Where does baptism fit into all of this?  It is a public symbol of your commitment to God.  It shows that you accept Jesus’ sacrifice for you, and you want to follow in His footsteps, giving up your life to Him.  The act of baptism symbolizes your death to sin when you go under the water.  When you are raised up out of the water, it signifies the birth of a new you, a new creation in Christ.  The old you has died and a new you is resurrected the same way Jesus was resurrected.  (Romans 6:4; Ephesians 2:4-6; Colossians 2:12, 13; Galatians 3:26, 27.)  You are reborn, given a new chance to live your life differently than before.

Conversion means a changed life.  It involves turning to the worship of the one true God with your whole life and returning to loving and obeying Him.  This conversion takes place as you spend more and more time with God.

You may ask how you can spend time together with Him when you can’t see Him.  Let me explain.  Many years ago, God inspired some of His prophets, apostles, and others to write a guide book or text book of sorts to direct you through life (2 Peter 1:21; 2 Timothy 3:16).  You guessed!  It’s called the Holy Bible, sometimes referred to as the scriptures or God’s Word.  Every word in it is God-inspired.  It has everything you need to know to pass the final test before the great Home-going.  Read and study God’s Book.  He’s put so much information in there to help you.  Read wisely and you will learn from the mistakes and experiences of some of His other children who’ve been adopted before you.  You will also learn all about Jesus, and how He lived so that you can follow in His footsteps.

God’s word speaks directly to you and your daily situations.  There are principles to direct you in every area of your life.  Your responsibility is to look for them.  They will change your life!  You will become more and more like Jesus, and more and more ready to live with Him in heaven.  But don’t just read God’s word; study it carefully every day.  As you do this, ask yourself, “What does this tell me about what my Father and Savior are like?” In this way, you’ll get to know the Father and the Son very well.
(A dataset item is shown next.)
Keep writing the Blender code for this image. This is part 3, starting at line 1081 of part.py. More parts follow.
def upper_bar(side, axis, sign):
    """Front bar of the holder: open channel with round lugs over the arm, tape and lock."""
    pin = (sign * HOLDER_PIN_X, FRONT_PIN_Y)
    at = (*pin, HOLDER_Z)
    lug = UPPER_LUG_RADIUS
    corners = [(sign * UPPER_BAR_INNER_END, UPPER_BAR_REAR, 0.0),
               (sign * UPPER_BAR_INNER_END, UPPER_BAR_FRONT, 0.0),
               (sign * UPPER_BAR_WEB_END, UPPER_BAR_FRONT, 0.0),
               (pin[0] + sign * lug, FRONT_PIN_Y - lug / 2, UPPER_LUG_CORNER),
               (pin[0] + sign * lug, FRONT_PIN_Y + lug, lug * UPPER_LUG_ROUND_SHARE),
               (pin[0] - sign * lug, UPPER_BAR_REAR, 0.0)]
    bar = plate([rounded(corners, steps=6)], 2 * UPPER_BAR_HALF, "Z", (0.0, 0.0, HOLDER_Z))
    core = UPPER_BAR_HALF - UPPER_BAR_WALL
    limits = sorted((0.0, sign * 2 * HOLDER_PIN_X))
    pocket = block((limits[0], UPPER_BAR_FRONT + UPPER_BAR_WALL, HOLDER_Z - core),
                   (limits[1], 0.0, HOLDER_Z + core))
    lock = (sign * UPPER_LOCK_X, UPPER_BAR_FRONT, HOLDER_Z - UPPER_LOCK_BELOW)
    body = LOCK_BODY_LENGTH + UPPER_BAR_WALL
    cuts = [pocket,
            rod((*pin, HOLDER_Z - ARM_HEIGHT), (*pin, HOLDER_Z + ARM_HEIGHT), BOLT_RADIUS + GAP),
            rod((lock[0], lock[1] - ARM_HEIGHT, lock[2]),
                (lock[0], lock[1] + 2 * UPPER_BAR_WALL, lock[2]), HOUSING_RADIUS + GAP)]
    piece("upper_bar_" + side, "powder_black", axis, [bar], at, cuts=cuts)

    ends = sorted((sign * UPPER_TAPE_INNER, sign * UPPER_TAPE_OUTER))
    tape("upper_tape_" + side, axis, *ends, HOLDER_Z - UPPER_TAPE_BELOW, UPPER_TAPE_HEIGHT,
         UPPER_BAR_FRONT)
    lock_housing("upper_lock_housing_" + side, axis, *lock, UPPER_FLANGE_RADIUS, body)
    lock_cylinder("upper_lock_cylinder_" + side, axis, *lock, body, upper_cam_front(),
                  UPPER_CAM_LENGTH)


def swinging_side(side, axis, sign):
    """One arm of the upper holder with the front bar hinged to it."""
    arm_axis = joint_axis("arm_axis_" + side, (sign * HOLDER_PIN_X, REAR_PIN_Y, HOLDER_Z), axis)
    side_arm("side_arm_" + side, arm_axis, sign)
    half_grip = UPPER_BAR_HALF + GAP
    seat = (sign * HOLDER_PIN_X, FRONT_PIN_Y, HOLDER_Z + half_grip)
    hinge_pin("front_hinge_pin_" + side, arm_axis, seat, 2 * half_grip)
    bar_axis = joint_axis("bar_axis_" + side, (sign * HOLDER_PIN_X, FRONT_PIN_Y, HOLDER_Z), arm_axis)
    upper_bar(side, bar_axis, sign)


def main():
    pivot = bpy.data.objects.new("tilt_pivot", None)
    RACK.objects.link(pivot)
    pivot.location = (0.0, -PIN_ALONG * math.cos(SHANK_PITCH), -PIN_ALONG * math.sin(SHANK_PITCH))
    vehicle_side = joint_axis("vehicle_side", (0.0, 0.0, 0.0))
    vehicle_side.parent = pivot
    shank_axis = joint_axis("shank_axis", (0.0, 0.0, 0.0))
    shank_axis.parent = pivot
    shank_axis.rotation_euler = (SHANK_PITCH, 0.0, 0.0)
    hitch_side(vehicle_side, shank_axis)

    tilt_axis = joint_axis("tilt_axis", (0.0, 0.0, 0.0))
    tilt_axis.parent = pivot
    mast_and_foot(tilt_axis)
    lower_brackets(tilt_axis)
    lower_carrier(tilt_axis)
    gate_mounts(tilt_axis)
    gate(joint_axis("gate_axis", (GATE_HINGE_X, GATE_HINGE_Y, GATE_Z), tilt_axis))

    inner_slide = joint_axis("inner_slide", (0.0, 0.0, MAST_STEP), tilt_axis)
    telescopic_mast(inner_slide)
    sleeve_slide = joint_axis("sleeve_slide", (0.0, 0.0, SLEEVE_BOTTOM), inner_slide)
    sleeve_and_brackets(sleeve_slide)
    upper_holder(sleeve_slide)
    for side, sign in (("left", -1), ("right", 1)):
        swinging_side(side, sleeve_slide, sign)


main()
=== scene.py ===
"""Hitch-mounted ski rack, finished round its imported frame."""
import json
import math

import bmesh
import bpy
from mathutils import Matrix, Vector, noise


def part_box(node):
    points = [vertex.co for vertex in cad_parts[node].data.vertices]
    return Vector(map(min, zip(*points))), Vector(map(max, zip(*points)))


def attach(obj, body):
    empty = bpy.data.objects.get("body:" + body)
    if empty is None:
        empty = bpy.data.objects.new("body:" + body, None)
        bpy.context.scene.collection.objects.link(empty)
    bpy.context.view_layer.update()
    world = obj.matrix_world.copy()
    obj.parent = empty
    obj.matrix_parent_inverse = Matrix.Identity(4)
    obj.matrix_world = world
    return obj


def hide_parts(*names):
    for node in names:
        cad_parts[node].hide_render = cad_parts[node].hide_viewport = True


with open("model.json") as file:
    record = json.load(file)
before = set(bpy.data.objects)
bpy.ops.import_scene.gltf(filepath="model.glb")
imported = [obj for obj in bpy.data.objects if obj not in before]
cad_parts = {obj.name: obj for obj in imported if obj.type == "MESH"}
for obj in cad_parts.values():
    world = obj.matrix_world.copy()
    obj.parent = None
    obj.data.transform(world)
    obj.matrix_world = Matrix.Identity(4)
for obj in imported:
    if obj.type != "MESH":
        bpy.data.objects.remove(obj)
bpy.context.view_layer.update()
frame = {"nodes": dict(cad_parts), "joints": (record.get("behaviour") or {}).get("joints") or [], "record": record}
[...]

Also, talk to Him!  Continuously.  God never gets tired of hearing from you! In fact, He longsto hear from you.  There’s so much He can tell you, so much help He wants to offer!  Just ask Him for anything you need.  Anything.  True, He doesn’t give you everything you ask Him for.  Not everything you ask for is in your best interest.  Sometimes you ask for things that would do you more harm than good.  However, if it’s in your best interest, He is more than happy to supply it (1 John 5:14)!

When you talk to God, you can tell Him your deepest thoughts, desires, and secrets.  He cares about every single thing that has anything to do with you.

Another way you can learn about Him is by studying nature.  God’s creation gives you a view of His personality and character.  They show you how He feels about you.  You see, He thought of you when He created nature.  It’s not perfect as it was when He first made it, but some of its original beauty still shines through.  So when you take time to enjoy the glory of a sunrise or the tranquil beauty of a mountain stream, you can know that He made it with you in mind because He loves you.

Yet another way to learn about God is through the various experiences He permits in your life.  He knows that some of your experiences were difficult and even painful, and you wonder how He could allow them to happen to you if He loves you so much.  But all your experiences, the good and the bad, are meant to prepare you for Home.  Your experiences show you the differences in character between that of your Savior and that of the enemy, Satan.

It is important that you realize that Satan only seeks your destruction, no matter how “good” the things he offers seem to be.  God wants you to have life, and to have it abundantly (John 10:10).  Remember:  not one taint of sin can enter God’s Home, so your loyalty must lie with Him alone.